Osiris and Nephthys Kinwell, twins named for a mythical god and goddess, are tasked with living up to their namesakes. Nephthys will ferry people to destinations and Osiris will travel through the underworld. When Osiris leaves this world before Nephthys, when he is unjustly murdered for a crime he never committed, but as a black man had no justice when accused by a white woman with a jealous husband, Nephthys finds it hard to go on and begins to frequent the bars to forget her grief. Her only solace is doling out candy to those in need of a sweet to calm them; she, a woman who never had children, comforts those who need it. Twins have a special bond that joins them, their physical, their mental and their emotional states are tied, and one without the other often feels incomplete.
A series of events steers Nephthys to “Find Out’, who knows all. He realizes he has a car with her name on it. It is a special vehicle. It never needs gas. It knows where it has to go without the driver’s input. It has a resident white girl ghost in the trunk. Suddenly, with her brother dead, and with no body to bury, with his spirit wandering and searching for his place, Nephthys becomes the one who brings salvation to many lost souls needing secrecy, needing solace or simply searching for the spirits of their loved ones, dead or alive.

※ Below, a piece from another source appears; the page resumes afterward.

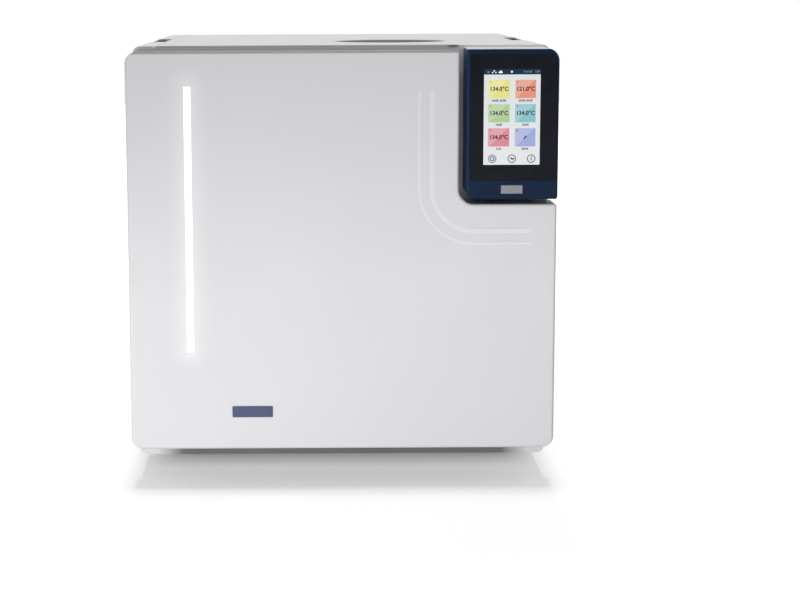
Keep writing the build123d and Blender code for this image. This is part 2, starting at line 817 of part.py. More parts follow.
# Control housing, which stands in the door's notch
housing_left = notch_left + 8.0
housing_right = width / 2
housing_bottom = notch_bottom + 5.6
housing_top = height - 2.5
housing_wall = 2.5
glass_left = housing_left + 4.0
glass_right = housing_right - 2.0
glass_bottom = housing_bottom + 21.4
glass_top = housing_top - 6.5
glass_front_y = front_y + 0.4
glass_thickness = 1.2
glass_gap = 0.2
window_left = glass_left + 13.0
window_right = glass_right - 15.0
window_bottom = glass_bottom + 14.0
window_top = glass_top - 14.0
flap_slot_left = housing_left + 38.4
flap_slot_right = flap_slot_left + 24.6
flap_slot_bottom = housing_bottom + 6.1
flap_slot_top = flap_slot_bottom + 10.4
flap_pin_y = front_y + 1.6
flap_pin_z = flap_slot_top - 1.5
flap_pin_radius = 0.5
flap_pin_reach = 2.0


def housing_outline(inset):
    """Corners and radii of the control housing, drawn in by inset."""
    corners = [
        (housing_left + inset, housing_bottom + inset),
        (housing_right - inset, housing_bottom + inset),
        (housing_right - inset, housing_top - inset),
        (housing_left + inset, housing_top - inset),
    ]
    radii = [11.5 - inset, max(3.0 - inset, 0.5), 14.0 - inset, max(3.0 - inset, 0.5)]
    return corners, radii


with BuildPart() as control_housing:
    plate_y(*housing_outline(0), (front_y, case_front_y))
    housing_edges = control_housing.faces().sort_by(Axis.Y)[0].edges()
    fillet(housing_edges, radius=2.0)
    plate_y(
        *housing_outline(housing_wall),
        (front_y + housing_wall + 0.3, case_front_y + 1),
        Mode.SUBTRACT,
    )
    plate_y(
        [
            (glass_left - glass_gap, glass_bottom - glass_gap),
            (glass_right + glass_gap, glass_bottom - glass_gap),
            (glass_right + glass_gap, glass_top + glass_gap),
            (glass_left - glass_gap, glass_top + glass_gap),
        ],
        [2.0, 2.0, 10.0, 2.0],
        (front_y - 1, glass_front_y + glass_thickness),
        Mode.SUBTRACT,
    )
    block(
        (window_left, window_right),
        (front_y, front_y + housing_wall + 2),
        (window_bottom, window_top),
        Mode.SUBTRACT,
    )
    block(
        (flap_slot_left, flap_slot_right),
        (front_y - 1, front_y + housing_wall + 2),
        (flap_slot_bottom, flap_slot_top),
        Mode.SUBTRACT,
    )
    rod_x(
        flap_pin_y,
        flap_pin_z,
        flap_pin_radius,
        (flap_slot_left - flap_pin_reach, flap_slot_right + flap_pin_reach),
        Mode.SUBTRACT,
    )
save(control_housing, "control_housing")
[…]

Osiris had been happily married to Gola. They produced a child that was born as Gola lay dying from a hit and run accident. The child is called Amber. In the afterlife, As Osiris wanders, he takes vengeance on all those who have caused his death, Gola’s death and his unhappiness. His daughter, Amber, is a strange girl, preferring her own company, is placid and seeming to know things, is wise beyond her years. People avoid her because she has visions of impending death, and they always come true. She is powerless to stop them or provide enough information to help someone else stop them from happening. It is known as “the lottery”, and she provides the information published by the journalist. Needless to say, people avoid her, because her prophecies seem to be ordained.
One day, a stranger named Red appears at her door, and they both find peace from their own troubles, she from her visions and he from his own visions of death when he was a soldier during the Vietnam War. When he suddenly leaves, with no warning and no forwarding address, her dreams return. Amber discovers she is pregnant. She has a child and names him Dash. Red knows nothing about him. There is no way to find him. He too wanders, but in this upper world of ours. When Amber dreams of her own child’s impending death, she is powerless to help him. A wolf’s need is awakened within her. When an incident, at the school that Dash attends, prompts the school nurse to contact Nephthys, she returns to “Find Out” and asks for his help in finding, Red, Dash’s father. He might be able to help save the child. There is someone evil hidden in the school, someone corrupted long ago by someone in the church he attended.
Anthropomorphism, therianthropy, the supernatural, magical realism, past and present racism and racist behavior, military combat and PTSD, pedophilia, white supremacy and privilege, poverty and hopelessness, loom large on the pages of this book, and all embrace the reader in a cacophony of sound and conflicting emotion, even when the pages are seemingly silent and the message unknowable. A magical car, a woman who predicts death, a deceased twin who materializes for his grandson, ghosts and people with second sight and other unnatural gifts, carry the reader forward as they also carry the inhabitants of Anacostia, a community in Washington, DC, in the 1970’s, as they go about their daily life.
What do the characters symbolize? Are white and dark skinned people represented equally? Is one more unjust than another? Is the true picture of today represented on these pages or is today a result of what was told on these pages? We carry our memories of trauma with us, we are scarred by them until they are resolved, no matter how long it takes, in life or in the afterlife. Is there hope for society, in the end, or are the same-old, same-old issues recurring over and over, doomed to remain unresolved. There is corruption, injustice and violence in all places, even in the Church.
The author has lit up our world with its warts and foibles. She has shown us, subtly, uses mundane themes, ordinary objects, even lemonade, to imply to the reader that the world is easily misconstrued, people are capable of evil and others are easily wronged. Do we all have “the beast” within us?